Fisher and his father Donald were part of a group that purchased the A’s for $180 million in 2005, after which the current odyssey for a new ballpark to replace the aging Coliseum began. The team’s value is now estimated by Forbes at $1.125 billion and likely would appreciate further with a new stadium.

The city’s lack of affordable housing and its multitudes of unhoused residents would hardly be addressed by a $12 billion project for a ballclub.

“West Oakland has been devastated,” resident William Chorneau said before the vote. “All my neighbors have been pushed out. The stadium will bring about more traffic, more gentrification and more pollution.”

A Port employee identified as A. Wright said, “This is a billionaire looting the city. Put this on the ballot, and it would lose.”

While Kaval and MLB insisted on action before the council recesses next month, it’s clear the process will not move forward without further negotiation. Other potholes await, including finalization of an environmental impact report, expected in October, as well as Alameda County’s approval.

Council members repeatedly tossed back the A’s since-deactivated hashtag – “Rooted In Oakland” – during their deliberations, a theme that rang hollow once Kaval began canoodling with Las Vegas.

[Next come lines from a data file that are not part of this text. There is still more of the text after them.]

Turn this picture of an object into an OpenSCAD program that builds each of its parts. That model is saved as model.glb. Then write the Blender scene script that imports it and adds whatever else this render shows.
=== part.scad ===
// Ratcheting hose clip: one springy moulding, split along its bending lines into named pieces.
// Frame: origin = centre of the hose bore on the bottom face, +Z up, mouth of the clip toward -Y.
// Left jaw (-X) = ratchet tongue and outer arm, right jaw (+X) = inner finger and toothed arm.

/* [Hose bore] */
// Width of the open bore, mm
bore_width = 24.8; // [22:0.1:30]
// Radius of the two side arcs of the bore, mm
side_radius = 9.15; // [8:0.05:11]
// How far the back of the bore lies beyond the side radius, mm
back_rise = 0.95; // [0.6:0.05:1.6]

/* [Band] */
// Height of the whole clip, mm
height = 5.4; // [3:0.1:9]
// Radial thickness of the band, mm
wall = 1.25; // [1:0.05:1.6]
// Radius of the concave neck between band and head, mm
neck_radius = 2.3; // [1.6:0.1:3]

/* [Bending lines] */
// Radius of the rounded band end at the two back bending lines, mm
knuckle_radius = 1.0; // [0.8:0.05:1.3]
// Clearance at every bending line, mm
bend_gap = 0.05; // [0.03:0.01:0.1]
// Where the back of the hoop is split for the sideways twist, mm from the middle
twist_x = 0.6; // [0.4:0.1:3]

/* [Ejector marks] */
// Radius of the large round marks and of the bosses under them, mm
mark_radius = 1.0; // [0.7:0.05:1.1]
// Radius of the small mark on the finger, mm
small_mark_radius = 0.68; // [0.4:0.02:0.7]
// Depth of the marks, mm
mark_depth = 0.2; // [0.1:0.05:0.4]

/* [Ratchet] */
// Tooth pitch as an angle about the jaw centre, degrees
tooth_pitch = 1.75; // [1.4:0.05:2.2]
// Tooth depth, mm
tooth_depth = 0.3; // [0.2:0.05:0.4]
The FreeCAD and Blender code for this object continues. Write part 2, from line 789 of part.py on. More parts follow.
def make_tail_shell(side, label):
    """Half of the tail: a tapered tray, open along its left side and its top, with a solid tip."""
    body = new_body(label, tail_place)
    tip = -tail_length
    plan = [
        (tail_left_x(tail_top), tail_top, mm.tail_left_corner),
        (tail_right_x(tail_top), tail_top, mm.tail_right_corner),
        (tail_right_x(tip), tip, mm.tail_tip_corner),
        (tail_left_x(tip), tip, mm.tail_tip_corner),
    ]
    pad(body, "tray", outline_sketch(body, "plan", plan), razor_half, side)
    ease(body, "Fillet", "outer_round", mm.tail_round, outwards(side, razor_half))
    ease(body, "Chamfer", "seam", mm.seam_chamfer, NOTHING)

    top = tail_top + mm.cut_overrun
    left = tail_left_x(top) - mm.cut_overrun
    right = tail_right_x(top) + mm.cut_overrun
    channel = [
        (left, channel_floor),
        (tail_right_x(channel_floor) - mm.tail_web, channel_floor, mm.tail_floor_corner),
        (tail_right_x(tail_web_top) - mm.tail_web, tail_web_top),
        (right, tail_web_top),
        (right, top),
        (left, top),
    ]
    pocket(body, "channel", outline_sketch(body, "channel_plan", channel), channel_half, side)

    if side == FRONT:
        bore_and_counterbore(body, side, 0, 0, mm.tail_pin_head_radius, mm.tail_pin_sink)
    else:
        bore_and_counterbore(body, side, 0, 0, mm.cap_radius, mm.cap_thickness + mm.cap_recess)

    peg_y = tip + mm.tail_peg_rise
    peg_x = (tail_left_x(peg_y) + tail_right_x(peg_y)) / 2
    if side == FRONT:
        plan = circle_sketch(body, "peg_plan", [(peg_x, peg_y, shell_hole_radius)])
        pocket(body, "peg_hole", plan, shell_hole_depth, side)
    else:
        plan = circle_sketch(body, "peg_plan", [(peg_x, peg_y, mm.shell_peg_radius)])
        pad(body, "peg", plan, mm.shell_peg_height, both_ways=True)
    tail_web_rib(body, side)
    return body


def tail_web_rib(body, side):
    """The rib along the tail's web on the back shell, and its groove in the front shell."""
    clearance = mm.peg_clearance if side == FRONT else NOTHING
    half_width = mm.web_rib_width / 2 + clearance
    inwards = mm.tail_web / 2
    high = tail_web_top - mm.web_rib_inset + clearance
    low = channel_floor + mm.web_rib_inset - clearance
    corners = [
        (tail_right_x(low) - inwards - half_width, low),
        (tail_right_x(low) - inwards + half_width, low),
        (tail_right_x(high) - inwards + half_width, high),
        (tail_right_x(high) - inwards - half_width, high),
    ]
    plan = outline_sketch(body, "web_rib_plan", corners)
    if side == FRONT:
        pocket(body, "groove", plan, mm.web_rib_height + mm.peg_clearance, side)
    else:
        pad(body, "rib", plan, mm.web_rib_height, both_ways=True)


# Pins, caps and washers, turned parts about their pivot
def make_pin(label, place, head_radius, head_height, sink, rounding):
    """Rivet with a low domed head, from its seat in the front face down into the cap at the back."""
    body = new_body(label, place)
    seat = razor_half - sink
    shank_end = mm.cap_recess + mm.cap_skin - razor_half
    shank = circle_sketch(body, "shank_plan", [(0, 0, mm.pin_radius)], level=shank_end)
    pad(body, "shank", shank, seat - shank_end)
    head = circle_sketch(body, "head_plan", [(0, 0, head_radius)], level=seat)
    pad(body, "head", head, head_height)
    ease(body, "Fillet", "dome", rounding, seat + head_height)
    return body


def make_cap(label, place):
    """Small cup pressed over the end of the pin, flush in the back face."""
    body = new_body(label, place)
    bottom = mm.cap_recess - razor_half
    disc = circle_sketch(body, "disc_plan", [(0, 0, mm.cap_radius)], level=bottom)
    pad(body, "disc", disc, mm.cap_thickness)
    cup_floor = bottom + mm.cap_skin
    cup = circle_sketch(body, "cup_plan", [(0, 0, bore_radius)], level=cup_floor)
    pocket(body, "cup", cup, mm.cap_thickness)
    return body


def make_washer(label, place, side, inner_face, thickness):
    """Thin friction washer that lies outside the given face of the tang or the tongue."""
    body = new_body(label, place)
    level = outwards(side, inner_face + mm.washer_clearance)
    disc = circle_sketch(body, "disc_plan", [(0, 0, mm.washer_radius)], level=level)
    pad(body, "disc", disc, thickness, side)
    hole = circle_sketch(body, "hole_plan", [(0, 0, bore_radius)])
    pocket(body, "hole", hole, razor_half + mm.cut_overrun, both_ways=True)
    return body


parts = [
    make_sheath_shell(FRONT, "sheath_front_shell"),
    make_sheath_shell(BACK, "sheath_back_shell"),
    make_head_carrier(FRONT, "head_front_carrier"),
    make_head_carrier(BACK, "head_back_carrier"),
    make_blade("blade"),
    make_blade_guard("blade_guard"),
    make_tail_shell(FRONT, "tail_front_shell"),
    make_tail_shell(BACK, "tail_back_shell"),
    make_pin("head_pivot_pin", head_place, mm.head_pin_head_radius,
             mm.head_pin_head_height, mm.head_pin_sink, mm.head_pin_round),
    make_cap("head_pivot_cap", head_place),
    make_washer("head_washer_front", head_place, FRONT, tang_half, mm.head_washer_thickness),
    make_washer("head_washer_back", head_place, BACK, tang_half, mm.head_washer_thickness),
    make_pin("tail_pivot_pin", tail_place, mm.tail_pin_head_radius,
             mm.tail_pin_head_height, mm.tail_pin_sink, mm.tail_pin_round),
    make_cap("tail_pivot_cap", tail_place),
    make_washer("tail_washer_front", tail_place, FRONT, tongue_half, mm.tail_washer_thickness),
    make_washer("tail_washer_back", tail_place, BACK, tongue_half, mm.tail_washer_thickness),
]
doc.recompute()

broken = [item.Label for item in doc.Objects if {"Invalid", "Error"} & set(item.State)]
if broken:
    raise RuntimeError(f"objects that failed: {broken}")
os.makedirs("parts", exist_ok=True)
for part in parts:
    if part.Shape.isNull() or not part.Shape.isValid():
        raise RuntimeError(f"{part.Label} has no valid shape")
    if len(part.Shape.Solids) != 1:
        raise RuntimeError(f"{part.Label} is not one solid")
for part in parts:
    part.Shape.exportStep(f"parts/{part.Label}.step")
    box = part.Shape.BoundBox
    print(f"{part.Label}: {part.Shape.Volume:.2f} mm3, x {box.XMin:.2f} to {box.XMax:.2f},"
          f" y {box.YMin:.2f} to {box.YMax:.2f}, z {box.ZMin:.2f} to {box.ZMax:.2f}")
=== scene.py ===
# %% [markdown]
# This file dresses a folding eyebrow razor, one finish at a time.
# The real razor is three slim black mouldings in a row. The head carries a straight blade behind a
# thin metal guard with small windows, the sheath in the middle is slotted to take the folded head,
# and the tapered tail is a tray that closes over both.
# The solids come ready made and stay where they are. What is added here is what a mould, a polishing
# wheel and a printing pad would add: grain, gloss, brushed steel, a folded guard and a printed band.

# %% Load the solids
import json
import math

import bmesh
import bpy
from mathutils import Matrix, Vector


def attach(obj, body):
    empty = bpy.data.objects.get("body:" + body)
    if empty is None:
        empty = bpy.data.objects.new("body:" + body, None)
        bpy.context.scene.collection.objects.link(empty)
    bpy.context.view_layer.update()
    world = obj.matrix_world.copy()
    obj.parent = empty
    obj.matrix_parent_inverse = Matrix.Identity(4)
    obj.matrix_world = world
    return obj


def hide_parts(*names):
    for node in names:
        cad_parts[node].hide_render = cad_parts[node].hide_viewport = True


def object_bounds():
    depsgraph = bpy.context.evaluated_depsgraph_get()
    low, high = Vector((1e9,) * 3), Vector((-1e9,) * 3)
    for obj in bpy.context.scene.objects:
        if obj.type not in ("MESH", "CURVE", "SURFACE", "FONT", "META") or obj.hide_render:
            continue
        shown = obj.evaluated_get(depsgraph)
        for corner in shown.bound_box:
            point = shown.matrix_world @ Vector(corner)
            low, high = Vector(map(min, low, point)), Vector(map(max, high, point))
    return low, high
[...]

With one public commenter urging the club “not to let the Golden Gate hit you on the way out,” the council on Tuesday showed its willingness to negotiate – and also call MLB’s bluff if needed.

"If the A’s are not happy with what was produced today and still talking about leaving after the city bent over backward and provided some of its best work in the interest of Oakland residents – and how these wealthy owners don’t’ have to pay for infrastructure – then I don’t know where we go from here,” says council member Carroll Fife, who abstained from the vote because she felt the A’s would reject it anyway.

“After doing all the somersaults and all the insults…it’s not a negotiation. It’s, ‘Do what we say or we will leave.’ That is not rooted. That is not respectful.”